By 930 A.D., the settlers had divided Iceland into 36 principalities, formed the Althing (assembly of free men), and adopted a Norwegian law code to establish a commonwealth. Two surviving texts from the 12th and 13th centuries, the Íslendingabók (Book of the Icelanders) and the Landnámabók (Book of the Settlements), detail these early activities. Surprisingly, the Norse language hasn’t changed much over the centuries, and Icelanders today can still understand their Viking ancestors' language. You can find historic and replicated Viking sites, artifacts, and festivals all over Iceland if you visit today.
Greenland’s Vikings Disappeared
A Norwegian Viking known as Erik the Red was the first European to settle in Greenland in 983 A.D. Two years later, he led an expedition of Icelandic settlers to Greenland, about 900 miles away. The settlers established two communities, the East Settlement near present-day Qaqortoq and the West Settlement near Nuuk. For the next 300 years or so, the settlers successfully farmed, fished, raised cattle, and hunted caribou, seals, walruses, polar bears, and other Arctic animals. However, Greenland couldn’t provide all the resources (such as timber and iron) they needed, so Greenlanders relied on trade with European nations.
During this time, Europeans began importing ivory, which they used to decorate churches and make chess pieces and other trinkets. Greenland’s walrus population was plentiful at the time, and Greenlanders collaborated in groups to hunt walruses for their skins and tusks.
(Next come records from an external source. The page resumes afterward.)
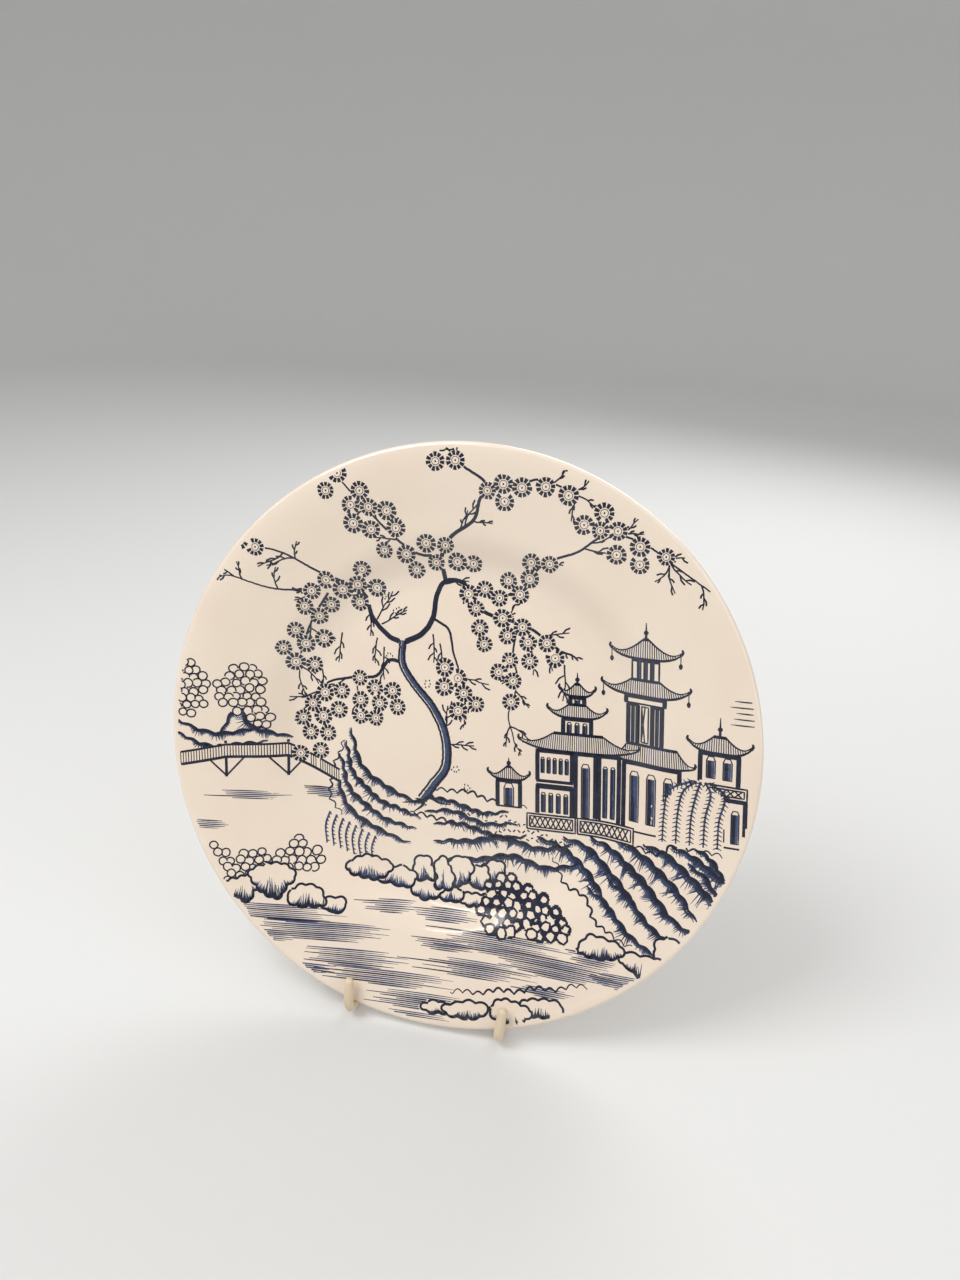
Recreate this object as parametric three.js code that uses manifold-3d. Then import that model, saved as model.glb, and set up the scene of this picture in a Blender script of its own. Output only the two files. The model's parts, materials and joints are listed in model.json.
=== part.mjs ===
// A folding wire stand for a display plate, with the plate on it. Millimetres; +X right seen from
// the front, +Y towards the back, +Z up. The front frame is one bent wire: two hooked prongs, two
// ledges that carry the rim, two front feet and two uprights joined by an arch. A strut hangs from
// a rail across the uprights.
import * as THREE from "three";
import { mergeVertices } from "three/addons/utils/BufferGeometryUtils.js";
import Module from "manifold-3d";

const degrees = THREE.MathUtils.degToRad;

// The plate. Radii are from its axis; depths are along the axis, towards the front.
const plateRadius = 127;
const plateLean = degrees(14.5); // back from the vertical
const rimHeight = 2.9; // lowest point of the rim above the table
const lipRadius = 1.8;
const well = { radius: 66, middle: -14, edge: -14.4, underside: -17.8 };
const footRing = { outer: 76, inner: 71.5, depth: -20, wall: -18, round: 1.2, corner: 0.8 };
const plateTurns = 64; // facets round the plate
const outlineSteps = 4; // points in each curve of its outline

// The wire: a steel core in a vinyl coat, with a little air between them.
const coreDiameter = 2.6;
const boreDiameter = 3.2;
const coatDiameter = 4.3;
const coreSides = 8;
const coatSides = 10;
const gap = 0.3; // between pieces that touch on the real object
const throughEnd = 1; // how far a bore runs out past a cut end
const tipTurns = 12; // facets of a prong's round tip
const tipRings = 8;
const bendStep = degrees(14); // largest turn between two sections of a bend

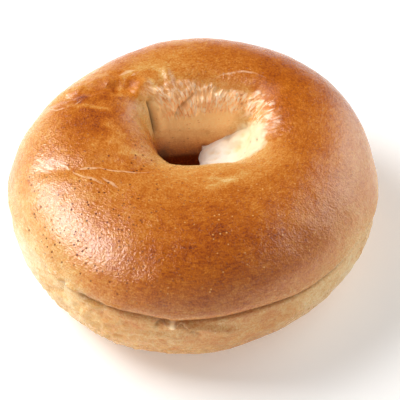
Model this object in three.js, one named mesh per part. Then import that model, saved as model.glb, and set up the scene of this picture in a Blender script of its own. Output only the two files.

The island nation’s success was mostly due to a bustling ivory trade.
Then a series of events in the 13th century led to the demise of Greenland’s Viking settlements. Greenland winters became harsher and storms more frequent, making it exceedingly dangerous to hunt and export ivory in treacherous seas. The longer winters shortened the already short farming season, creating food scarcities. Meanwhile, African elephant tusks became a competing source for ivory, collapsing the Greenland market. On top of that, the Black Plague was sweeping across Europe, further reducing the ivory demand and disrupting Greenland’s ability to survive. Archaeologists and historians believe that many of Greenland’s impoverished inhabitants died over time (many drowned at sea), and the others simply left and went to North America, Iceland, or Europe. By the end of the 14th century, the Norse settlements were vacant.